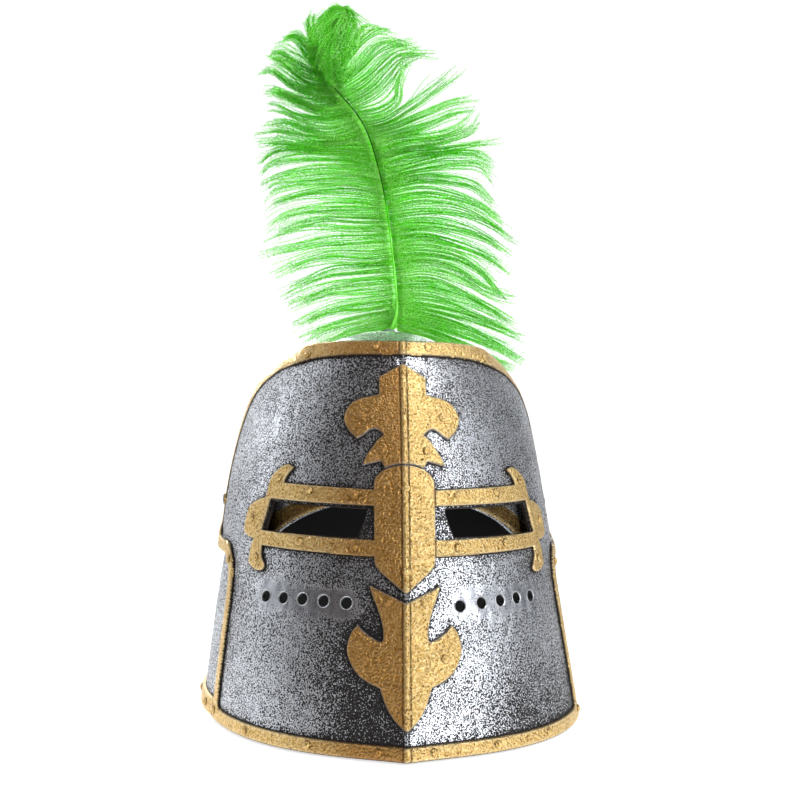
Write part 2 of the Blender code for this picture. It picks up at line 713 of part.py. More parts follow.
def tube_along(path, radii, flat, sides):
    """Closed tube through a path; flat is its thickness over its width."""
    path = np.asarray(path)
    tangent = np.gradient(path, axis=0)
    tangent /= np.linalg.norm(tangent, axis=1, keepdims=True)
    vertices = []
    faces = []
    turn = np.arange(sides) * 2 * math.pi / sides
    for k, centre in enumerate(path):
        front = np.array((0.0, -1.0, 0.0))
        wide = np.cross(tangent[k], front)
        if np.linalg.norm(wide) < 0.2:
            wide = np.array((1.0, 0.0, 0.0))
        wide /= np.linalg.norm(wide)
        deep = np.cross(tangent[k], wide)
        vertices.extend(centre + radii[k] * (np.cos(turn)[:, None] * wide
                                             + flat * np.sin(turn)[:, None] * deep))
    for r in range(len(path) - 1):
        for c in range(sides):
            d = (c + 1) % sides
            faces.append((r * sides + c, r * sides + d, (r + 1) * sides + d, (r + 1) * sides + c))
    faces.append(tuple(reversed(range(sides))))
    top = (len(path) - 1) * sides
    faces.append(tuple(top + c for c in range(sides)))
    return vertices, faces


def build_plume():
    """Ostrich feather: a quill and spine with drooping locks fused to it on both sides."""
    centre, axis = socket_frame()
    spine = [plume_spine(value)[0] for value in np.linspace(0.0, 1.0, 16)]
    foot = [centre + axis * reach for reach in (SOCKET_FLOOR + 0.6, SOCKET_LENGTH)]
    path = np.array(foot + spine[1:])
    radii = np.array([QUILL_RADIUS] * 3 + [3.2] * (len(path) - 4) + [1.6])
    vertices, faces = tube_along(path, radii, 1.0, 7)
    plume = new_object("plume", vertices, faces, ROOT, GREEN)
    locks = bpy.data.collections.new("plume_locks")
    bpy.context.scene.collection.children.link(locks)
    for side in (-1.0, 1.0):
        for k in range(LOCKS_EACH_SIDE):
            where = FIRST_LOCK + 0.84 * (k + 0.25 * side + 0.25) / (LOCKS_EACH_SIDE - 0.5)
            start, left, right = plume_spine(where)
            length = float(left if side < 0 else right)
            ahead, _, _ = plume_spine(min(1.0, where + 0.03))
            rise = ahead - start
            rise /= np.linalg.norm(rise)
            s = np.array(LOCK_STATIONS)[:, None]
            droop = 0.10 + 0.30 * (1.0 - where)
            wave = 4.0 * math.sin(2.4 * k + side)
            run = (start + side * (length * s - 2.0) * np.array((1.0, 0.0, 0.0))
                   + rise * length * (0.35 * s - (0.35 + droop) * s * s)
                   + np.array((0.0, wave, 0.0)) * s * s)
            girth = (LOCK_HALF_WIDTH if where < 0.9 else TIP_HALF_WIDTH) * np.array(LOCK_TAPER)
            vertices, faces = tube_along(run, girth, LOCK_FLATNESS, 6)
            lock = new_object("lock_" + str(k) + ("a" if side < 0 else "b"), vertices, faces, None, None)
            HELM.objects.unlink(lock)
            locks.objects.link(lock)
            lock.hide_render = True
            lock.display_type = 'WIRE'
    modifier = plume.modifiers.new("locks", 'BOOLEAN')
    modifier.operation = 'UNION'
    modifier.solver = 'MANIFOLD'
    modifier.operand_type = 'COLLECTION'
    modifier.collection = locks


def new_collection(name):
    """A collection in the scene."""
    made = bpy.data.collections.new(name)
    bpy.context.scene.collection.children.link(made)
    return made


def new_empty(name, place):
    """An empty that carries other objects."""
    made = bpy.data.objects.new(name, None)
    made.location = Vector(place) * MM
    HELM.objects.link(made)
    return made


for old in list(bpy.data.objects):
    bpy.data.objects.remove(old)
HELM = new_collection("great_helm")
CUTTERS = new_collection("cutters")
ROOT = new_empty("helm_root", (0.0, 0.0, 0.0))
HINGE = new_empty("visor_hinge", (0.0, TEMPLE_Y + HINGE_Y, HINGE_Z))
PIN_BORES = make_cutter(turned("pin_bores", ((0.0, PIN_HOLE), (24.0, PIN_HOLE)), hinge_places(85.0), 16))

build_skull_shell()
build_face_band()
build_hem_band()
build_visor_plate()
build_visor_border()
build_visor_trim("brow_fleur", mirrored(BROW_HALF), BROW_RIVETS)
build_visor_trim("nasal_plate", mirrored(NASAL_HALF), NASAL_RIVETS)
build_visor_trim("chin_fleur", mirrored(CHIN_HALF), CHIN_RIVETS)
build_visor_trim("eye_frame_left", EYE_FRAME, EYE_RIVETS, EYE_SLOT)
build_visor_trim("eye_frame_right", flipped(EYE_FRAME), flipped(EYE_RIVETS), flipped(EYE_SLOT))
build_pivots()
build_socket()
build_plume()
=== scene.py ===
"""Great helm with a hinged visor, gold trims and an ostrich plume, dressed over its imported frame.

Sizes are millimetres in the part's own frame: +X is the wearer's left, the face looks along -Y
and Z is up from the rim.  Meshes are written in metres.
"""
import logging
import math
from dataclasses import dataclass, field
from enum import Enum
from typing import Sequence

import bpy
import numpy as np
from mathutils import Matrix


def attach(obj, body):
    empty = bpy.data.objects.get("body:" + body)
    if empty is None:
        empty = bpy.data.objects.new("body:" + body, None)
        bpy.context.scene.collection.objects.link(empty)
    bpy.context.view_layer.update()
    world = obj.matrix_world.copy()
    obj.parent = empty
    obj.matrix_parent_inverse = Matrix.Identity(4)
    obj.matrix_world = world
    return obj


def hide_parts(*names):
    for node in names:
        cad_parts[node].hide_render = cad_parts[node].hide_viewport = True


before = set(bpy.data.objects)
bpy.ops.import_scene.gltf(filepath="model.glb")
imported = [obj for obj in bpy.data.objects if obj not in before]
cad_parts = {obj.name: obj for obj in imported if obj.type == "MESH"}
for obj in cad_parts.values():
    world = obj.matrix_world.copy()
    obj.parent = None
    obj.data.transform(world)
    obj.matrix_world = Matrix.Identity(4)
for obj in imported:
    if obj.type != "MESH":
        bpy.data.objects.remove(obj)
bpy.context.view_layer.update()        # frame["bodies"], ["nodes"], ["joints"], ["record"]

LOG = logging.getLogger("great_helm")
MM = 0.001
Array = np.ndarray


class Kind(Enum):
    """How an outline passes through a point."""

    CORNER = 0
    SMOOTH = 1


C = Kind.CORNER
S = Kind.SMOOTH

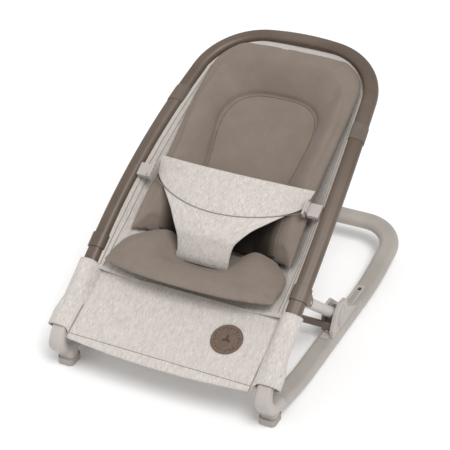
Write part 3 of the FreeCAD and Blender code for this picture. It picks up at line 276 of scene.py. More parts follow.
# %% Zinc-plated steel
def plated_steel():
    material, tree, surface = new_material("zinc-plated steel", metallic=1.0, roughness=0.35)
    spot = add(tree, "ShaderNodeTexCoord").outputs["Object"]
    blotch = add(tree, "ShaderNodeTexNoise", {"Vector": spot, "Scale": 400.0, "Detail": 4.0})
    rough = add(tree, "ShaderNodeMapRange", {"Value": blotch.outputs["Fac"], "To Min": 0.28, "To Max": 0.45})
    finish_with(tree, surface, ramp(tree, blotch.outputs["Fac"], [(0.3, "#b4b4b2"), (0.7, "#c9c9c6")]),
                rough.outputs["Result"])
    return material


FINISH["steel"] = plated_steel()

# %% [markdown]
# ## Cloth finishes
# The pale cloth is a melange: yarn spun from light and greige fibres, woven
# plain.  To the eye it is a pale ground with short flecks that run with the
# warp, so its pattern follows each piece's own UV map, which is in metres.
# The liner is a brushed jersey, all one taupe, with a soft sheen at grazing
# angles and a very fine knit.

# %% Melange, jersey and leather
THREAD = 1.1 * MM


def melange(name, pale, mid, deep, weave=0.55):
    material, tree, surface = new_material(name, roughness=0.92, sheen_weight=0.15, sheen_roughness=0.5)
    place = add(tree, "ShaderNodeUVMap", uv_map="UVMap").outputs["UV"]
    fleck_map = add(tree, "ShaderNodeMapping", {"Vector": place, "Scale": (1 / (0.9 * MM), 1 / (9 * MM), 1)})
    fleck = add(tree, "ShaderNodeTexNoise",
                {"Vector": fleck_map.outputs["Vector"], "Scale": 1.0, "Detail": 3.0, "Roughness": 0.65})
    wide_map = add(tree, "ShaderNodeMapping", {"Vector": place, "Scale": (1 / (7 * MM), 1 / (24 * MM), 1)})
    wide = add(tree, "ShaderNodeTexNoise",
               {"Vector": wide_map.outputs["Vector"], "Scale": 1.0, "Detail": 2.0})
    mixed = add(tree, "ShaderNodeMix", {"Factor": 0.2, "A": fleck.outputs["Fac"], "B": wide.outputs["Fac"]})
    thread_map = add(tree, "ShaderNodeMapping", {"Vector": place, "Scale": (1 / THREAD, 1 / THREAD, 1)})
    warp, weft = (
        add(tree, "ShaderNodeTexWave",
            {"Vector": thread_map.outputs["Vector"], "Scale": 0.5, "Distortion": 0.6}, bands_direction=way)
        for way in ("X", "Y"))
    cross = add(tree, "ShaderNodeMath", {0: warp.outputs["Fac"], 1: weft.outputs["Fac"]},
                operation="MULTIPLY")
    height = add(tree, "ShaderNodeMix",
                 {"Factor": 0.5, "A": cross.outputs["Value"], "B": fleck.outputs["Fac"]})
    base = ramp(tree, mixed.outputs["Result"], [(0.36, deep), (0.5, mid), (0.62, pale)])
    finish_with(tree, surface, base, None, height.outputs["Result"], weave, 0.35 * MM)
    return material


def jersey(name, light, dark):
    material, tree, surface = new_material(name, roughness=0.9, sheen_weight=0.12, sheen_roughness=0.4)
    spot = add(tree, "ShaderNodeTexCoord").outputs["Object"]
    drift = add(tree, "ShaderNodeTexNoise", {"Vector": spot, "Scale": 30.0, "Detail": 5.0, "Roughness": 0.6})
    speck = add(tree, "ShaderNodeTexNoise", {"Vector": spot, "Scale": 1 / (1.3 * MM), "Detail": 2.0})
    mixed = add(tree, "ShaderNodeMix", {"Factor": 0.5, "A": drift.outputs["Fac"], "B": speck.outputs["Fac"]})
    knit = add(tree, "ShaderNodeTexVoronoi", {"Vector": spot, "Scale": 1 / (1.2 * MM)})
    base = ramp(tree, mixed.outputs["Result"], [(0.35, dark), (0.65, light)])
    finish_with(tree, surface, base, None, knit.outputs["Distance"], 0.22, 0.3 * MM)
    return material


def leather(name, light, dark):
    material, tree, surface = new_material(name, roughness=0.55)
    spot = add(tree, "ShaderNodeTexCoord").outputs["Object"]
    pore = add(tree, "ShaderNodeTexVoronoi", {"Vector": spot, "Scale": 1 / (1.4 * MM)})
    tone = add(tree, "ShaderNodeTexNoise", {"Vector": spot, "Scale": 160.0, "Detail": 5.0})
    rough = add(tree, "ShaderNodeMapRange", {"Value": tone.outputs["Fac"], "To Min": 0.45, "To Max": 0.68})
    finish_with(tree, surface, ramp(tree, tone.outputs["Fac"], [(0.3, dark), (0.7, light)]),
                rough.outputs["Result"], pore.outputs["Distance"], 0.35, 0.4 * MM)
    return material


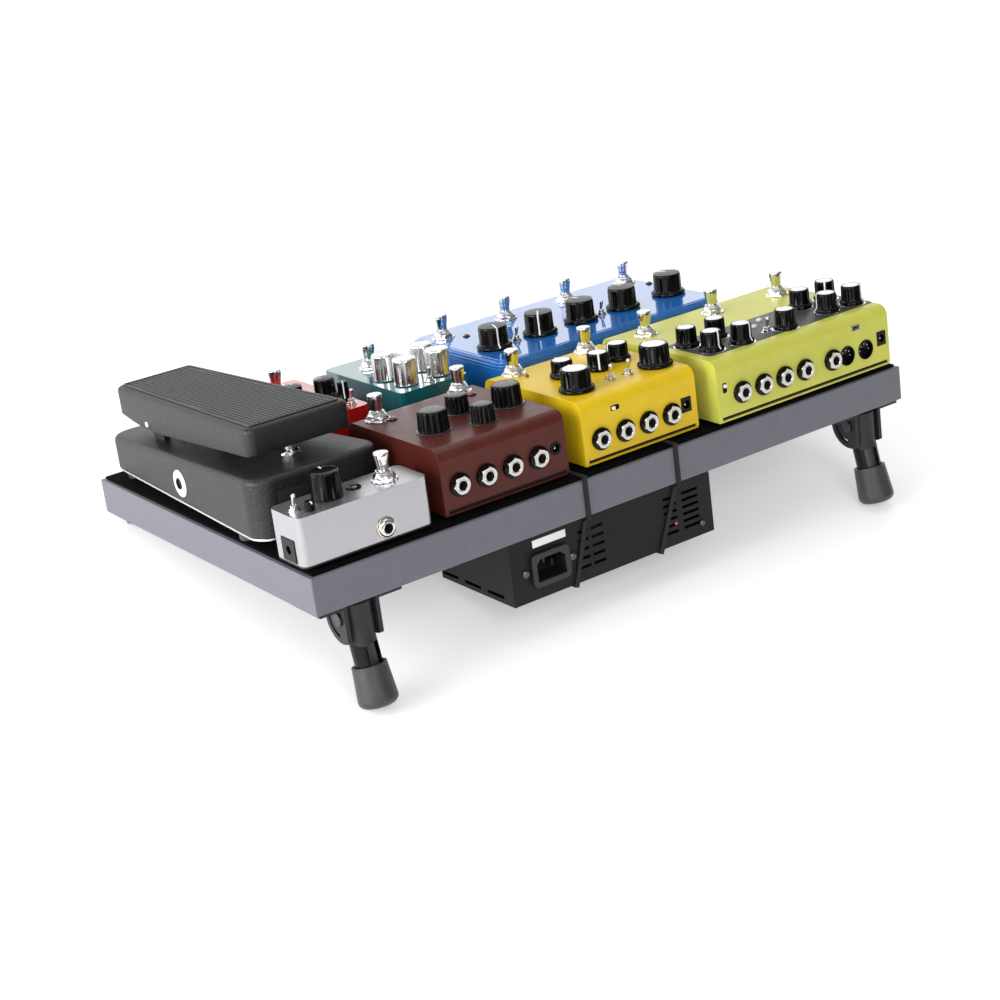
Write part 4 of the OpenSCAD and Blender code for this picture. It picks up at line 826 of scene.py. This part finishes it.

★ ★ ★ ★

• _Problem statement_:
Of the lines above, retype only those from the line containing "bpy.context.scene.collection.children.link(made)" through the line containing "obj.matrix_world = world", including both, exactly.

• _Finished answer_:
    bpy.context.scene.collection.children.link(made)
    return made


def new_empty(name, place):
    """An empty that carries other objects."""
    made = bpy.data.objects.new(name, None)
    made.location = Vector(place) * MM
    HELM.objects.link(made)
    return made


for old in list(bpy.data.objects):
    bpy.data.objects.remove(old)
HELM = new_collection("great_helm")
CUTTERS = new_collection("cutters")
ROOT = new_empty("helm_root", (0.0, 0.0, 0.0))
HINGE = new_empty("visor_hinge", (0.0, TEMPLE_Y + HINGE_Y, HINGE_Z))
PIN_BORES = make_cutter(turned("pin_bores", ((0.0, PIN_HOLE), (24.0, PIN_HOLE)), hinge_places(85.0), 16))

build_skull_shell()
build_face_band()
build_hem_band()
build_visor_plate()
build_visor_border()
build_visor_trim("brow_fleur", mirrored(BROW_HALF), BROW_RIVETS)
build_visor_trim("nasal_plate", mirrored(NASAL_HALF), NASAL_RIVETS)
build_visor_trim("chin_fleur", mirrored(CHIN_HALF), CHIN_RIVETS)
build_visor_trim("eye_frame_left", EYE_FRAME, EYE_RIVETS, EYE_SLOT)
build_visor_trim("eye_frame_right", flipped(EYE_FRAME), flipped(EYE_RIVETS), flipped(EYE_SLOT))
build_pivots()
build_socket()
build_plume()
=== scene.py ===
"""Great helm with a hinged visor, gold trims and an ostrich plume, dressed over its imported frame.

Sizes are millimetres in the part's own frame: +X is the wearer's left, the face looks along -Y
and Z is up from the rim.  Meshes are written in metres.
"""
import logging
import math
from dataclasses import dataclass, field
from enum import Enum
from typing import Sequence

import bpy
import numpy as np
from mathutils import Matrix


def attach(obj, body):
    empty = bpy.data.objects.get("body:" + body)
    if empty is None:
        empty = bpy.data.objects.new("body:" + body, None)
        bpy.context.scene.collection.objects.link(empty)
    bpy.context.view_layer.update()
    world = obj.matrix_world.copy()
    obj.parent = empty
    obj.matrix_parent_inverse = Matrix.Identity(4)
    obj.matrix_world = world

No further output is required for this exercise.